__Work required__
Set down each line from the one containing "buildStand();" to the one containing "return (low + high) / 2", inclusive, exactly as written and with nothing further.

__Information shown__
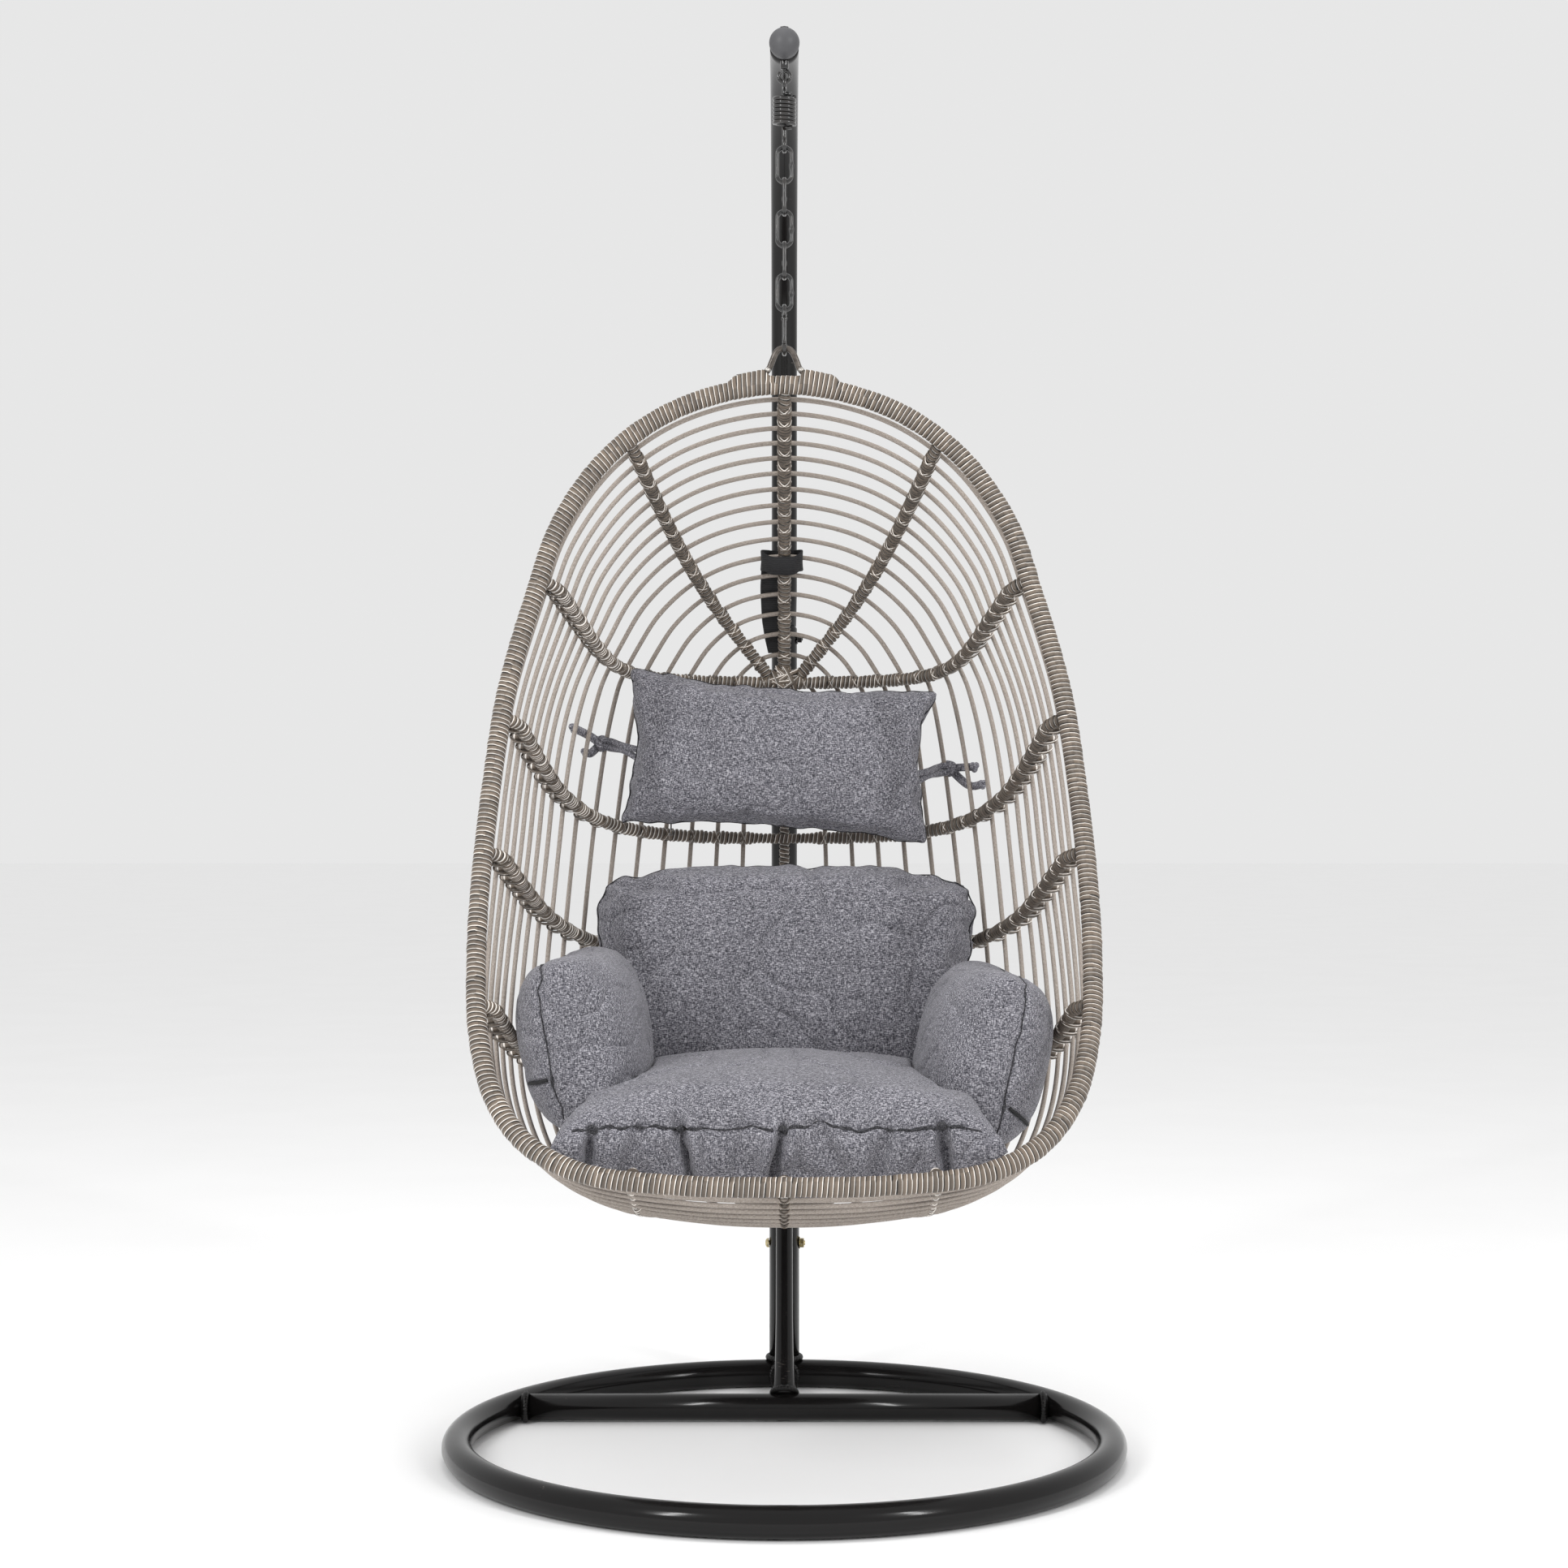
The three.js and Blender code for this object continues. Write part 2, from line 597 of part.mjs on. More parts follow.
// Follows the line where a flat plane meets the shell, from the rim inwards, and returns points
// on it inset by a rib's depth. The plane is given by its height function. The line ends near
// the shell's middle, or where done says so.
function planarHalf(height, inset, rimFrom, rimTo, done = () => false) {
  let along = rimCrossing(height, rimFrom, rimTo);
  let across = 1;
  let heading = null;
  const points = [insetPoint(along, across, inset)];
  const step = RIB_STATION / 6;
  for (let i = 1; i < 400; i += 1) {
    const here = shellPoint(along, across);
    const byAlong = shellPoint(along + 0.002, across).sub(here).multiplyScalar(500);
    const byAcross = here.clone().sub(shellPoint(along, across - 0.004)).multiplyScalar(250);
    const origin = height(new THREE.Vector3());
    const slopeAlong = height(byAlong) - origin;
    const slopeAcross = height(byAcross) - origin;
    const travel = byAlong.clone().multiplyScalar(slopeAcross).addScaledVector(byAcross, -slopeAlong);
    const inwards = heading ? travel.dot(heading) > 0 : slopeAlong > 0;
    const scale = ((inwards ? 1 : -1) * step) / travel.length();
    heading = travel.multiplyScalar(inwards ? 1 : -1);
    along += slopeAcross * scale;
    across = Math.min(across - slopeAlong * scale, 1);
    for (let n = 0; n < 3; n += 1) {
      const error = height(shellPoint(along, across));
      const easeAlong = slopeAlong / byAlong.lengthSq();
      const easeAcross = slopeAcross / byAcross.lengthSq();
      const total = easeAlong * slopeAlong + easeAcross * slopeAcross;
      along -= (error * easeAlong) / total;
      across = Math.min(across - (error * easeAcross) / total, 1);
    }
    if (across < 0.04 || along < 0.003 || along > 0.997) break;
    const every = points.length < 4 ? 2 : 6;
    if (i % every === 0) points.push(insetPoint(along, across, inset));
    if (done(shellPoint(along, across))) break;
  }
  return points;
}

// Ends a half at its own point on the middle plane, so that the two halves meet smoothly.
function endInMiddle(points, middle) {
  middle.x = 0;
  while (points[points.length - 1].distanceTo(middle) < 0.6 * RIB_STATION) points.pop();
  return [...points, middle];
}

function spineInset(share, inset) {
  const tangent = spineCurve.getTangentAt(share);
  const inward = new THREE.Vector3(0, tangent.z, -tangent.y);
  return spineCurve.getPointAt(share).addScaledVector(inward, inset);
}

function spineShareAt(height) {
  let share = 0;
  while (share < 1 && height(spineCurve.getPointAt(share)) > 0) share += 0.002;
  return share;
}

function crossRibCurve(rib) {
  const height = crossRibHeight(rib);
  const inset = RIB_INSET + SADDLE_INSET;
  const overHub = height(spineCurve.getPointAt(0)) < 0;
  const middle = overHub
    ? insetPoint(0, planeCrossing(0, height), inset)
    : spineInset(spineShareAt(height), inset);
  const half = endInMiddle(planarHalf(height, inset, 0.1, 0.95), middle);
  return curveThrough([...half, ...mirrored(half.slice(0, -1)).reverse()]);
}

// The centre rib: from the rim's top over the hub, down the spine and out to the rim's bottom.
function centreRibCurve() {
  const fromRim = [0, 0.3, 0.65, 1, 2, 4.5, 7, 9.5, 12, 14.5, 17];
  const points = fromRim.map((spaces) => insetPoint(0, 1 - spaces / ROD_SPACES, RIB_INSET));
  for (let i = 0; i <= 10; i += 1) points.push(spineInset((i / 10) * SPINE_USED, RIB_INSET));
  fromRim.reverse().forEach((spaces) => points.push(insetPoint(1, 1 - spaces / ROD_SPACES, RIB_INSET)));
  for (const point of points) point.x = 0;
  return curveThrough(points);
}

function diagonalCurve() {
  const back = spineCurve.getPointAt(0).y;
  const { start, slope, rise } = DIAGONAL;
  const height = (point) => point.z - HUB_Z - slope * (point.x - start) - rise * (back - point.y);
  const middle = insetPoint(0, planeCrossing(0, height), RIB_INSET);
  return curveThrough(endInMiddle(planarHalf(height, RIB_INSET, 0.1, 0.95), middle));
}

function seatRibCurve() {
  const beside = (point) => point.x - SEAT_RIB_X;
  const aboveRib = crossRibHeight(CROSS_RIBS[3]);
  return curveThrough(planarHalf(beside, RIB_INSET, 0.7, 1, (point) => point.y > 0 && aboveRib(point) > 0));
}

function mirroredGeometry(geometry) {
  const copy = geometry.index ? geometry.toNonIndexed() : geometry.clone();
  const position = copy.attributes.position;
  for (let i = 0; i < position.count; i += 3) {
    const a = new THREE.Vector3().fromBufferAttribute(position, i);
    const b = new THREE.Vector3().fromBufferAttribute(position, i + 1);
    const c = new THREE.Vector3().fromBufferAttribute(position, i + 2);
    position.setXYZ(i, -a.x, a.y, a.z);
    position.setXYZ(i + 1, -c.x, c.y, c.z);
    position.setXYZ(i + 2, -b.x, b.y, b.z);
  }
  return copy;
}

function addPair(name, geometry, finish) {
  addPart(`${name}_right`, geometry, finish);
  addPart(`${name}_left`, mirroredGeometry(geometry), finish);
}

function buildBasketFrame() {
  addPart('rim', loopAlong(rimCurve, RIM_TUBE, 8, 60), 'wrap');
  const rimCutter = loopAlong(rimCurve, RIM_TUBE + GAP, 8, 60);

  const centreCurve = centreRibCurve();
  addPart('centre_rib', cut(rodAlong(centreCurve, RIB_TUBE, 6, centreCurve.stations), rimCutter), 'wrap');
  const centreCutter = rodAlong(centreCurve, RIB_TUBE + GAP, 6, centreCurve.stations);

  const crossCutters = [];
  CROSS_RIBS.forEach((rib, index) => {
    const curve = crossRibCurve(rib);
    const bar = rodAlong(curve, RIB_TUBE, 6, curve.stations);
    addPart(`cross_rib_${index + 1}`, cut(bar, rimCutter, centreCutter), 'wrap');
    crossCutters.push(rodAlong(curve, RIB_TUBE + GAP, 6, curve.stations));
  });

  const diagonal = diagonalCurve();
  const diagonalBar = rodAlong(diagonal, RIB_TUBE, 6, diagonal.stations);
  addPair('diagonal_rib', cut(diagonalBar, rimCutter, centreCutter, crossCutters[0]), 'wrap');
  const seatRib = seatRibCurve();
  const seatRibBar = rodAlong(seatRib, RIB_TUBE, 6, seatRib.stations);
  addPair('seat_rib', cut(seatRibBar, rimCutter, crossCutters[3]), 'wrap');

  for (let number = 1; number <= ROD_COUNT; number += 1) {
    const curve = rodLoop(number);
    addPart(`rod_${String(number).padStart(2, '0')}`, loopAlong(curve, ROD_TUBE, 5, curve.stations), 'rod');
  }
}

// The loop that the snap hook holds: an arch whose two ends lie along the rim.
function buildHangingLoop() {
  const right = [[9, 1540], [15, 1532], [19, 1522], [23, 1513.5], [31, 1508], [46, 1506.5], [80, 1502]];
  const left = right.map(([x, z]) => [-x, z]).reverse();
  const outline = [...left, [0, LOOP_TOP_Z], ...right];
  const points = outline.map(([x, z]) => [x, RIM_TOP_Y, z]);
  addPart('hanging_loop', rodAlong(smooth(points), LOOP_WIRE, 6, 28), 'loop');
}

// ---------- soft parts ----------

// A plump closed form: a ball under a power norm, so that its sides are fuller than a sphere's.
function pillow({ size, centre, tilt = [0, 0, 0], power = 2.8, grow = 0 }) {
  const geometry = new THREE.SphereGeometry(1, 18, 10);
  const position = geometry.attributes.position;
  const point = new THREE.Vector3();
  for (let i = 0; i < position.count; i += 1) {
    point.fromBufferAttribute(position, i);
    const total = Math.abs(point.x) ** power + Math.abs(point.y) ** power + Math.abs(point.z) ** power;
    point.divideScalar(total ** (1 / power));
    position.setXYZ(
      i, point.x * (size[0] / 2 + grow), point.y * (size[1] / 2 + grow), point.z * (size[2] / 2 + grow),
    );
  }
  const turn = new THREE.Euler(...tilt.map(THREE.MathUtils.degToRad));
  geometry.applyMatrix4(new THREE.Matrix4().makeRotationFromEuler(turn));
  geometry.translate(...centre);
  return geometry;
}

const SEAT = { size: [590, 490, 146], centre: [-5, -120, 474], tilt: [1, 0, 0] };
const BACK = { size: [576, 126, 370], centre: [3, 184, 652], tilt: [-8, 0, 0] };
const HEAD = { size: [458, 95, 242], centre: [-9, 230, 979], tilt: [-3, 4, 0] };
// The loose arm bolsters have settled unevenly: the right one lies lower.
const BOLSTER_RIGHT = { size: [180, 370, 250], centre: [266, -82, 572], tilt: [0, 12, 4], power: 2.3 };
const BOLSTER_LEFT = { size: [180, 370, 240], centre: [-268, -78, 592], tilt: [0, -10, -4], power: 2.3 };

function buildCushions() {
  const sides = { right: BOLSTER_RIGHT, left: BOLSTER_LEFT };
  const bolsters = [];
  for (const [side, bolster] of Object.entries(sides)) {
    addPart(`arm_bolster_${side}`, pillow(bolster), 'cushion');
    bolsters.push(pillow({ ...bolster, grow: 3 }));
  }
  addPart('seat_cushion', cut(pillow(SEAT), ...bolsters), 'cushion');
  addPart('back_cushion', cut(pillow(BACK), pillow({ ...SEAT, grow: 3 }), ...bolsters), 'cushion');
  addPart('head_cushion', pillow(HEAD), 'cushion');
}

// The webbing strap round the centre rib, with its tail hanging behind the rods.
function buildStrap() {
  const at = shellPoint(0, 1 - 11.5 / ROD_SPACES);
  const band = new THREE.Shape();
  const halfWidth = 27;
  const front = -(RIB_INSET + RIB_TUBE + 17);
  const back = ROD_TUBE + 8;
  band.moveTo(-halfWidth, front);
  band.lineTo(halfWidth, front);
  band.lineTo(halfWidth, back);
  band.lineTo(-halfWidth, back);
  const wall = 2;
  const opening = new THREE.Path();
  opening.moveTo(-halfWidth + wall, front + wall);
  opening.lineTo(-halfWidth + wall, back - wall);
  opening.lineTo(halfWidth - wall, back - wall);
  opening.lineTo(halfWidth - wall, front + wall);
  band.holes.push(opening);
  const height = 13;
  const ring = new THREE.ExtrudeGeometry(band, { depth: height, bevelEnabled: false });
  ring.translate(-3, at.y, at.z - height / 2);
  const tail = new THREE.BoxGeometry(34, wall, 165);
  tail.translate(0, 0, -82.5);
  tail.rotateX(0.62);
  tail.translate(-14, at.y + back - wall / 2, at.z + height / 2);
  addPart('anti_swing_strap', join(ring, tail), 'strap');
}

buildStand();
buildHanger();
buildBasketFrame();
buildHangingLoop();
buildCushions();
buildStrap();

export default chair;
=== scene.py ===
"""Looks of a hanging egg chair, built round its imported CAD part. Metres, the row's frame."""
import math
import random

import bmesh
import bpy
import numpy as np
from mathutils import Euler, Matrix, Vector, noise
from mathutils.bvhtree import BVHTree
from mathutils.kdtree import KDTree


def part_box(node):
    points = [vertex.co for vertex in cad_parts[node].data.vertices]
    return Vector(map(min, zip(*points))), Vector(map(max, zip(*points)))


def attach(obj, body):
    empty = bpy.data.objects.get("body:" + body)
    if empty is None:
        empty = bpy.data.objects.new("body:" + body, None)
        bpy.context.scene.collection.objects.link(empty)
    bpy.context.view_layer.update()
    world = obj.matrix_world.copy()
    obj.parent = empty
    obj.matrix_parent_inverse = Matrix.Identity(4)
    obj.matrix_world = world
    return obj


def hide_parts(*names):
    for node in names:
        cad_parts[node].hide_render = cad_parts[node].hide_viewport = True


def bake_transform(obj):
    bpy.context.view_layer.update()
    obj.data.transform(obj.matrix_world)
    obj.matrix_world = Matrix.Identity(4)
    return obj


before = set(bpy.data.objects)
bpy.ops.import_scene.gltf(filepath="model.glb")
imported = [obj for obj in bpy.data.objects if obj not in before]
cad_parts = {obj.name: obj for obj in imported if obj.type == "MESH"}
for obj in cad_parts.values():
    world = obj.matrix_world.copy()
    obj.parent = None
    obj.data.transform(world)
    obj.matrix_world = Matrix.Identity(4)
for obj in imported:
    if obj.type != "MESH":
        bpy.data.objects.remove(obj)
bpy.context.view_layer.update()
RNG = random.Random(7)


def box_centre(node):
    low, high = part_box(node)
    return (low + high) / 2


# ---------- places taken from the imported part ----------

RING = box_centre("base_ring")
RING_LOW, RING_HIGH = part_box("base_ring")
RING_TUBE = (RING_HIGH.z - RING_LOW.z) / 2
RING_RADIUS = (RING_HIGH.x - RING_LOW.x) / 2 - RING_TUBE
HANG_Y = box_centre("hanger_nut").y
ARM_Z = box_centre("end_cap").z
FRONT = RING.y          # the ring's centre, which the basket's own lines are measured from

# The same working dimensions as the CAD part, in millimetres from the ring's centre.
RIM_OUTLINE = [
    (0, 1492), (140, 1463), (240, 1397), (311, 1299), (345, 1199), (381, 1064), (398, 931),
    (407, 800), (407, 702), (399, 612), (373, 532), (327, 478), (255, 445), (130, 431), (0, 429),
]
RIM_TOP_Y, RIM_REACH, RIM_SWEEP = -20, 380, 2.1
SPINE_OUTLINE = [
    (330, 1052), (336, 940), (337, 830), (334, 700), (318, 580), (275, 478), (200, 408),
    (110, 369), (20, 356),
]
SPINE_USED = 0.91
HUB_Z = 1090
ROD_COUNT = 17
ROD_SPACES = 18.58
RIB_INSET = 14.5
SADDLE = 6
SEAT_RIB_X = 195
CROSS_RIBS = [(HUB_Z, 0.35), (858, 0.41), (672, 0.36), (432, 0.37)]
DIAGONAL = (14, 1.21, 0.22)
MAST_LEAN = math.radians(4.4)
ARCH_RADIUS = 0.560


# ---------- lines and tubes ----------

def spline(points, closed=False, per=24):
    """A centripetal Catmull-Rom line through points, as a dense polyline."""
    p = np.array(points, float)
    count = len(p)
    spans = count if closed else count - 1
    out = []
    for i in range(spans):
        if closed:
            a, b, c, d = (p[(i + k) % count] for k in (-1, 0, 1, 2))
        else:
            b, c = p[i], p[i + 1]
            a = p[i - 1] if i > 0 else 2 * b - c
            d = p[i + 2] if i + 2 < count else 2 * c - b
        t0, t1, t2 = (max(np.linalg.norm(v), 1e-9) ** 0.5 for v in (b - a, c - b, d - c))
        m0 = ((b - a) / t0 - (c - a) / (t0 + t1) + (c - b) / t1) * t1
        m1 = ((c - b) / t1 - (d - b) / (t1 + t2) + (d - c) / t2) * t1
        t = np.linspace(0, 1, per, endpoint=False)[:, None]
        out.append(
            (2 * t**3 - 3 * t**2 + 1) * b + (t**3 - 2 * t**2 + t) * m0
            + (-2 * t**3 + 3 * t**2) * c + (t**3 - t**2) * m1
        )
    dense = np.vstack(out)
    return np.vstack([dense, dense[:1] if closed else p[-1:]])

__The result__
buildStand();
buildHanger();
buildBasketFrame();
buildHangingLoop();
buildCushions();
buildStrap();

export default chair;
=== scene.py ===
"""Looks of a hanging egg chair, built round its imported CAD part. Metres, the row's frame."""
import math
import random

import bmesh
import bpy
import numpy as np
from mathutils import Euler, Matrix, Vector, noise
from mathutils.bvhtree import BVHTree
from mathutils.kdtree import KDTree


def part_box(node):
    points = [vertex.co for vertex in cad_parts[node].data.vertices]
    return Vector(map(min, zip(*points))), Vector(map(max, zip(*points)))


def attach(obj, body):
    empty = bpy.data.objects.get("body:" + body)
    if empty is None:
        empty = bpy.data.objects.new("body:" + body, None)
        bpy.context.scene.collection.objects.link(empty)
    bpy.context.view_layer.update()
    world = obj.matrix_world.copy()
    obj.parent = empty
    obj.matrix_parent_inverse = Matrix.Identity(4)
    obj.matrix_world = world
    return obj


def hide_parts(*names):
    for node in names:
        cad_parts[node].hide_render = cad_parts[node].hide_viewport = True


def bake_transform(obj):
    bpy.context.view_layer.update()
    obj.data.transform(obj.matrix_world)
    obj.matrix_world = Matrix.Identity(4)
    return obj


before = set(bpy.data.objects)
bpy.ops.import_scene.gltf(filepath="model.glb")
imported = [obj for obj in bpy.data.objects if obj not in before]
cad_parts = {obj.name: obj for obj in imported if obj.type == "MESH"}
for obj in cad_parts.values():
    world = obj.matrix_world.copy()
    obj.parent = None
    obj.data.transform(world)
    obj.matrix_world = Matrix.Identity(4)
for obj in imported:
    if obj.type != "MESH":
        bpy.data.objects.remove(obj)
bpy.context.view_layer.update()
RNG = random.Random(7)


def box_centre(node):
    low, high = part_box(node)
    return (low + high) / 2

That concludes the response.